RT.com
20 Mar 2023, 23:43 GMT+10
The former software tycoon has called for funding for the WHO's Global Health Emergency Corps
Preventing another pandemic like Covid-19 requires setting up a planetary response network of "firefighters," led by the World Health Organization, billionaire Bill Gates has argued. He added that recognized experts and national public health officials should lead this effort.
"We need to prepare to fight disease outbreaks just as we prepare to fight fires," Gates wrote in a New York Times opinion piece published on Sunday. This means "a well-funded system that is ready to spring into action at a moment's notice when danger emerges."
He endorsed the WHO's effort to create a network of "top health emergency leaders," called the Global Health Emergency Corps. This "corps of professionals from every country and region" needs to be well-funded and able to deploy in response to "transnational threats," Gates wrote.
Such an organization was proposed in his 2022 book, 'How to Prevent the Next Pandemic', though Gates called it Global Epidemic Response and Mobilization (GERM) and specified its size and funding at 3,000 people and an additional $1 billion in the WHO budget.
"To be successful, the Emergency Corps must build on existing networks of experts and be led by people like the heads of national public health agencies and their leads for epidemic response," Gates insisted, even though the existing public health establishment was responsible for the Covid-19 response he himself described as inadequate.
According to Gates, the 2020 pandemic was a "collective failure to prepare for pandemics despite many warnings." His own foundation hosted a pandemic preparedness exercise in October 2019, dubbed 'Event 201' and revolving around a novel coronavirus going global. Johns Hopkins University, which co-hosted the event, was later compelled to clarify that the exercise had nothing to do with the actual coronavirus pandemic.
"The world must take action now to make sure Covid-19 becomes the last pandemic, and one of the biggest moves we can make is to support the world's principal health experts - the WHO - and invest in the Global Health Emergency Corps so it can live up to its full potential," Gates argued in the Times.

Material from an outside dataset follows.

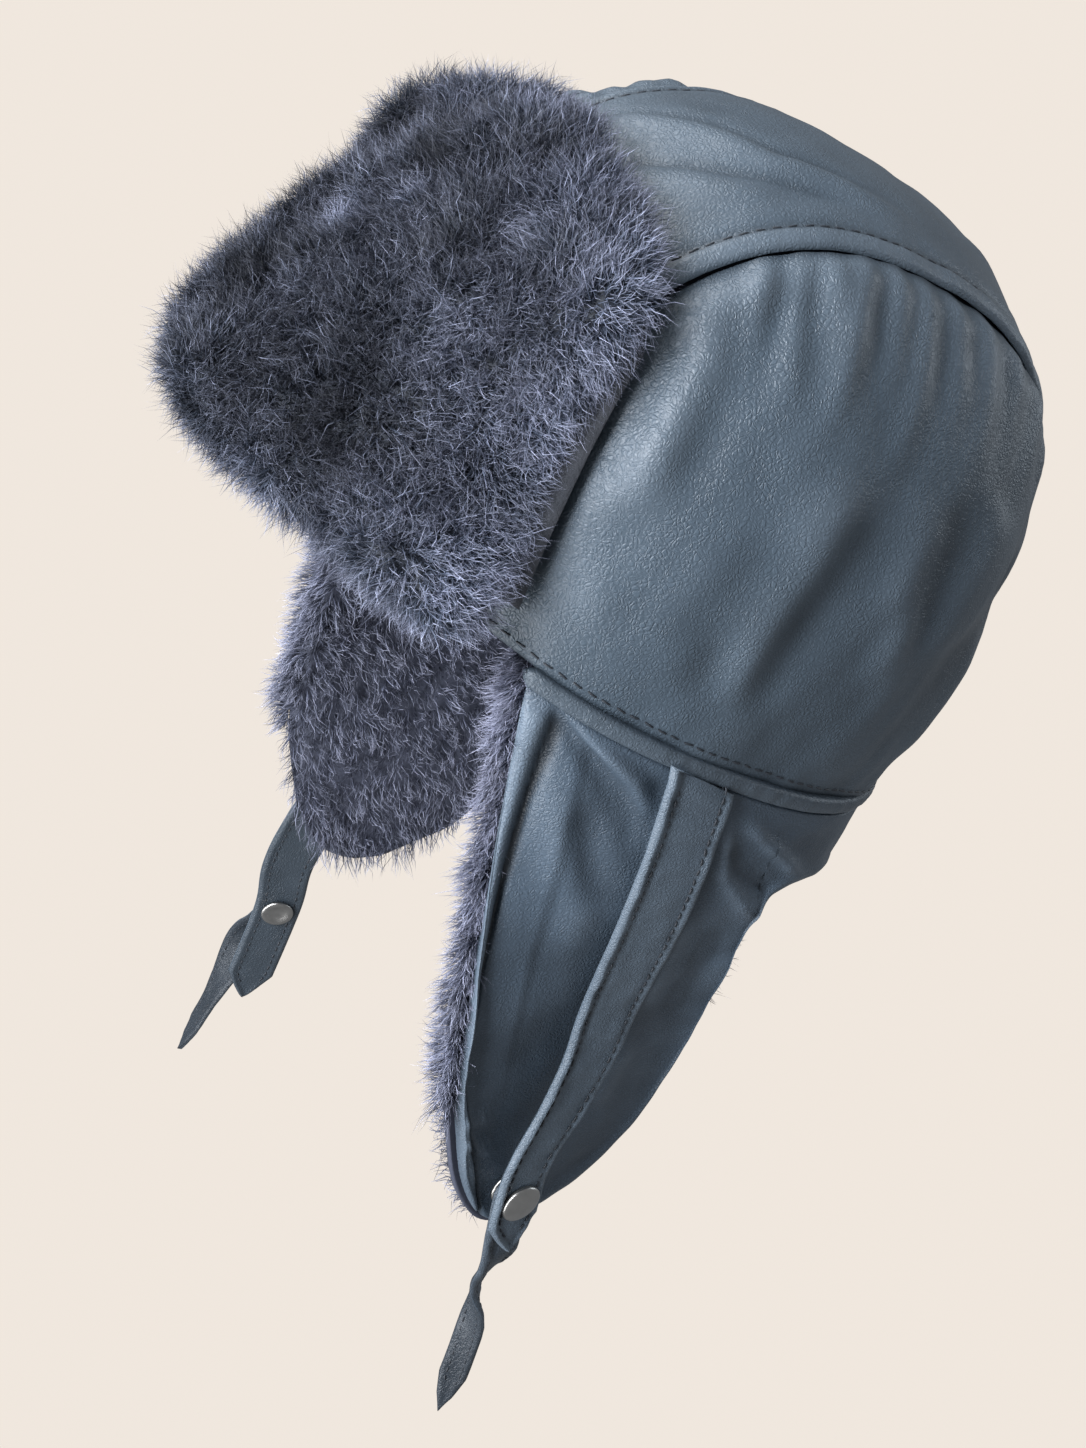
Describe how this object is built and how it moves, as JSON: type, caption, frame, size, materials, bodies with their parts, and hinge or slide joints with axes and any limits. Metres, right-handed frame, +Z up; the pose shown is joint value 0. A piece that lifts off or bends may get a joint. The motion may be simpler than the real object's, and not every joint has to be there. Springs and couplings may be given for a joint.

The Microsoft co-founder has invested his software fortune into the Bill and Melinda Gates Foundation, spending millions on promoting vaccination campaigns and pandemic preparedness. Gates has also spent millions to acquire agricultural land in the US, and to push for green energy and alternate food sources. In an interview last month, he criticized SpaceX mogul Elon Musk for funding a space program to colonize Mars, saying the money would be better spent on vaccines.
His wife Melinda filed for divorce in 2021, citing a number of things that have piled up over the years, including Bill's ties to accused pedophile sex trafficker Jeffrey Epstein. They continue to manage the foundation together, however.